Tuesday, January 26, 2010
26/01/10
Yesterday when I was teaching I kept telling my students that they needed to write everything that I wrote on the board. Then I would begin writing on the board and turn around to see if they were writing too, and they wouldn’t be, so I would ask them to please write everything I wrote on the board. Then five minutes later we would go through the exact same thing. I was getting pretty frustrated and didn’t know how else to make it clearer that they needed to take notes everything, and I really didn’t want to spend the entire year asking them to write every five minutes. After my classes were over I watched my colleague give a lesson. He would write on the board, talk about what he had written, and then after he was done speaking, say “now you can copy” and they would all write diligently (though painfully slowly).

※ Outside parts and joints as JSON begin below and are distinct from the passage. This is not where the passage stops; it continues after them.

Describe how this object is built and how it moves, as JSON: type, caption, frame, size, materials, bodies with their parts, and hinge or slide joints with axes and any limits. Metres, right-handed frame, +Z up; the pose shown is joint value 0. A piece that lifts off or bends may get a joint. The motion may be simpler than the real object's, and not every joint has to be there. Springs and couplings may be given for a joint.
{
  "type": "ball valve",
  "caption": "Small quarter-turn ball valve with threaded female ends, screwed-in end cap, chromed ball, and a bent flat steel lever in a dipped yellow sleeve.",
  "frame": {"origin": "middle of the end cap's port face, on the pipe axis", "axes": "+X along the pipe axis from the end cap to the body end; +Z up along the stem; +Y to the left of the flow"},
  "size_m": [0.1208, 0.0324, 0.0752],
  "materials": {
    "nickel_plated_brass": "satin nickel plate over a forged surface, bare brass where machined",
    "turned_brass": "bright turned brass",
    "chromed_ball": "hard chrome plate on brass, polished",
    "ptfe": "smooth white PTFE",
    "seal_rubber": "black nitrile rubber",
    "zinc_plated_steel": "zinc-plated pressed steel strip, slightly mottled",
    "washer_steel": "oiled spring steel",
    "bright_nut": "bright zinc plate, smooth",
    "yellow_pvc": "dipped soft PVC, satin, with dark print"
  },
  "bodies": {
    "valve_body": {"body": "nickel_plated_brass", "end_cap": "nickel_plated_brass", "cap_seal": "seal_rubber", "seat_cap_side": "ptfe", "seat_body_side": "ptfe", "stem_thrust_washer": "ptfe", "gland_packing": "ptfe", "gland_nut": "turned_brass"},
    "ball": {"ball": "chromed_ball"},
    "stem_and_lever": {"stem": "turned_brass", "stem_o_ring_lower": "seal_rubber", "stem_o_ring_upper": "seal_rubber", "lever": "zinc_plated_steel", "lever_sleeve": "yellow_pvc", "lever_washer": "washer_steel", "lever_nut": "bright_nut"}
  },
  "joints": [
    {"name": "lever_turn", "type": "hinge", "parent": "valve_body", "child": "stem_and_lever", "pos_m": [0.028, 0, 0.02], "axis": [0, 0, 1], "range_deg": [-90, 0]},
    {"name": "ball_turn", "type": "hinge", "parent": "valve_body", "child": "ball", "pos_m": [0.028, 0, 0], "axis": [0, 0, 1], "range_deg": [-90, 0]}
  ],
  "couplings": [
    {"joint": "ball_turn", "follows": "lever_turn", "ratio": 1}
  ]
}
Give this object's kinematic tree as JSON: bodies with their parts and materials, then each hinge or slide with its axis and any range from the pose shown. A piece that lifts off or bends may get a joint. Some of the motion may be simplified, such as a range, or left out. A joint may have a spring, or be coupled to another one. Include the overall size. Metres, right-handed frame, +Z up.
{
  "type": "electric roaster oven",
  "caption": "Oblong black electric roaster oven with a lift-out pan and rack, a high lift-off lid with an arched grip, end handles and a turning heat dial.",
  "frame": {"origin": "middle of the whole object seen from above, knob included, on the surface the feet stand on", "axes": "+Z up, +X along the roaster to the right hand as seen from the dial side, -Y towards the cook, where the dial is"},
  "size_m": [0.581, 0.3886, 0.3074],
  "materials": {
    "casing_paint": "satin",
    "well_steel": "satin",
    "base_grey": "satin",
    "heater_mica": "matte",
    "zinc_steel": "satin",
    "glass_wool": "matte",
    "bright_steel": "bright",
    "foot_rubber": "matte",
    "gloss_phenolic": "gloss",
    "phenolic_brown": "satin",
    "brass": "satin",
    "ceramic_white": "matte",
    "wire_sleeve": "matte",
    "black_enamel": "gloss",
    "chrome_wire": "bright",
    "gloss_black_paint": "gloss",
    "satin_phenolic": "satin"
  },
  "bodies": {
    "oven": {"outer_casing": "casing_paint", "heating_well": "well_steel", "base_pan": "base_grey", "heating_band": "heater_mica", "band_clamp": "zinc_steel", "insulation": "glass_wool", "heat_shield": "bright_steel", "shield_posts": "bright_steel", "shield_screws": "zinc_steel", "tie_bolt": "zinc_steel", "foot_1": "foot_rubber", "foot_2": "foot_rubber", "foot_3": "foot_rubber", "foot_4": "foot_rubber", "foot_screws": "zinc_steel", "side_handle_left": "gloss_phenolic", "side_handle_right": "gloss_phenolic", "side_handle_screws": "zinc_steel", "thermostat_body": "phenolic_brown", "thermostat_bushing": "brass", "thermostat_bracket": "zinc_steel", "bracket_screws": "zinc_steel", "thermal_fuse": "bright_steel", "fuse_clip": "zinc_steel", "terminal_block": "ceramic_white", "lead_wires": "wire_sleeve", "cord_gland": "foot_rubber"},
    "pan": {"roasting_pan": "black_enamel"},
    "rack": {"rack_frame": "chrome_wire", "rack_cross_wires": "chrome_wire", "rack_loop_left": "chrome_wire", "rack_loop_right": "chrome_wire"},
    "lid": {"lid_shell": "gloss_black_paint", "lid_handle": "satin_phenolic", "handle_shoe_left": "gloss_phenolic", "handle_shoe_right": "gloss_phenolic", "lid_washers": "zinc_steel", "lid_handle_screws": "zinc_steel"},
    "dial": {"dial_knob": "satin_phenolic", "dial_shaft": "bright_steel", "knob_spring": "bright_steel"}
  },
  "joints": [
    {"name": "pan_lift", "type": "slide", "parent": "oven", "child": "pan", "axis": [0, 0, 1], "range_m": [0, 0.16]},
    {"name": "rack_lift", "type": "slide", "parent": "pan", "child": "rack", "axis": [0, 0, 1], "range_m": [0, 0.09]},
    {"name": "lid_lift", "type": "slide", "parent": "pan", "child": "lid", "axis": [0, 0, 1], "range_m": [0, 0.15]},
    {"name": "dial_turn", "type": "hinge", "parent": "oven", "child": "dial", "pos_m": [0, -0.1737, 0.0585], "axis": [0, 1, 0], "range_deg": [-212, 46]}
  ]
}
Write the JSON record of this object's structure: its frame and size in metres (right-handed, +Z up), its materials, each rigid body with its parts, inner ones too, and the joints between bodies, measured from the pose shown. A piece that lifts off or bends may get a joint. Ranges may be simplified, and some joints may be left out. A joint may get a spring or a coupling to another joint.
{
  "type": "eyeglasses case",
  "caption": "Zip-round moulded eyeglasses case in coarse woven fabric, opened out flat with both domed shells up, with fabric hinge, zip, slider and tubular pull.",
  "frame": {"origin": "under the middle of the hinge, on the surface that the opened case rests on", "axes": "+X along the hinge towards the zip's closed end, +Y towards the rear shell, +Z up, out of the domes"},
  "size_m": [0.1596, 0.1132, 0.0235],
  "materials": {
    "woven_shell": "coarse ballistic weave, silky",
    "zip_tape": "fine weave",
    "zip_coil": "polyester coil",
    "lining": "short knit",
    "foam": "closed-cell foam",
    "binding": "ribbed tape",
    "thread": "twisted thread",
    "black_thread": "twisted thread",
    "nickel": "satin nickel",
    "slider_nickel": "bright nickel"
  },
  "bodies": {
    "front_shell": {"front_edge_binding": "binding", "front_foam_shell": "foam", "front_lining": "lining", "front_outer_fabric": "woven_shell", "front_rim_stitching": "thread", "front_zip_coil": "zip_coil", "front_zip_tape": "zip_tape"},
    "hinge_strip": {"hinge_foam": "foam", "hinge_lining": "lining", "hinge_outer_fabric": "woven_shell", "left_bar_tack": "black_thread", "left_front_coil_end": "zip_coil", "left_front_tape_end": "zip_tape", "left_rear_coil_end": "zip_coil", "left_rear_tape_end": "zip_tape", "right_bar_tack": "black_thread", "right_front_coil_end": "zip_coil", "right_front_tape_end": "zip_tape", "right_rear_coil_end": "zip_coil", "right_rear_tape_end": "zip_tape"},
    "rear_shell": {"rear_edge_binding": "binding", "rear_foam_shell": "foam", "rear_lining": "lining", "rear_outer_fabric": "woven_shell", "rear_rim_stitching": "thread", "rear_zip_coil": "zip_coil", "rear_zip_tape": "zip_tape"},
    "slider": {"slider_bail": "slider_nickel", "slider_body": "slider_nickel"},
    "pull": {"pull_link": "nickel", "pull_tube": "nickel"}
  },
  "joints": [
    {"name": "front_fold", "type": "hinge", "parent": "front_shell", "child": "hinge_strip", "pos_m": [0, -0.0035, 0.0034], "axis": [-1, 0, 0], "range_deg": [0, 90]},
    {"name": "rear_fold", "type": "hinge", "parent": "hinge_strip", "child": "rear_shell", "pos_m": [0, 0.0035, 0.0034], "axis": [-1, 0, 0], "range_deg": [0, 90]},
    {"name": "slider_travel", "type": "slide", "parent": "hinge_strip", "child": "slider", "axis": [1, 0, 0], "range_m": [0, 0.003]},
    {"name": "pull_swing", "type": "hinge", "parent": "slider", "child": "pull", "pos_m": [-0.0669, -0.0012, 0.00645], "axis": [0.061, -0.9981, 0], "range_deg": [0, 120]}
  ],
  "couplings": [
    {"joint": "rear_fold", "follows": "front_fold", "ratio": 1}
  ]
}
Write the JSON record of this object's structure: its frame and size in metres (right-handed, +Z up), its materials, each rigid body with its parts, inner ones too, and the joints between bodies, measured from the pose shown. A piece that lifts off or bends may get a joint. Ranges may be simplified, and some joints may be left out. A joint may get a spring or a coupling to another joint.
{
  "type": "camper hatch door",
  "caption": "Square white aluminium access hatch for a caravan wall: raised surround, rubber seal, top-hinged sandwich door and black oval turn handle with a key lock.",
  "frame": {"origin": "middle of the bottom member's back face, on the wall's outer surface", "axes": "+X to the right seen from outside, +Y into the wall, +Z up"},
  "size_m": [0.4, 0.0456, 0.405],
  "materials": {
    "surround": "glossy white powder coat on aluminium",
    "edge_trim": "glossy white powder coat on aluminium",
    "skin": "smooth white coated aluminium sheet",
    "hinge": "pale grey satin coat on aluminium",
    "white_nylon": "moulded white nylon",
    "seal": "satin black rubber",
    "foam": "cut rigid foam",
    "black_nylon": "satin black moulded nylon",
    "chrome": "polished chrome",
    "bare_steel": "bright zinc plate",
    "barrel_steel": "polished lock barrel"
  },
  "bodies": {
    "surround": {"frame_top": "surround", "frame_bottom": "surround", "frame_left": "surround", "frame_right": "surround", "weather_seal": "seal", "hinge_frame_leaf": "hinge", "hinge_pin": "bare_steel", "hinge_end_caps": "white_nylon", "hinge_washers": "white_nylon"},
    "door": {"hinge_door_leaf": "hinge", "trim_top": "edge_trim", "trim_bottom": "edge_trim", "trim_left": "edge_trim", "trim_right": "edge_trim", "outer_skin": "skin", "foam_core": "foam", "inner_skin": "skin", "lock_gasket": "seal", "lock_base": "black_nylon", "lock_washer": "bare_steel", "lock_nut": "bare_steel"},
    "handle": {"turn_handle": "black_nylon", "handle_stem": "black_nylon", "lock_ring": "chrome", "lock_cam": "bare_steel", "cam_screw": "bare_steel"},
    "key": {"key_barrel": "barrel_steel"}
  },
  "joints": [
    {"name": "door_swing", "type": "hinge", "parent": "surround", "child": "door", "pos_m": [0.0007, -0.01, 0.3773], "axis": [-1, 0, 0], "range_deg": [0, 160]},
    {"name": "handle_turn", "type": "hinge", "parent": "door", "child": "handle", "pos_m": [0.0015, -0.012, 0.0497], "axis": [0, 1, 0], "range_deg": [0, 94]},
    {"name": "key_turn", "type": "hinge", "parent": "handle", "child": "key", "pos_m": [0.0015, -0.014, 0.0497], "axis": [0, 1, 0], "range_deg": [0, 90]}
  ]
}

Today I tried that and it worked brilliantly. I realize that I was expecting my students to behave like American students who (in my experience) write as the teacher is writing. On the other hand, as my director told me when I talked to her about this, students here are expected to be attentive and not write while the teacher is speaking. She said that the students always responding “yes” when asked if they understand, regardless of whether they do or not, is a problem all the teachers encounter and complain about. Today I thought one boy raised his hand in class. When I asked if he had a question, he hesitated for a moment, then put his head down and shook it “no.” Hopefully with time they will be less afraid of me.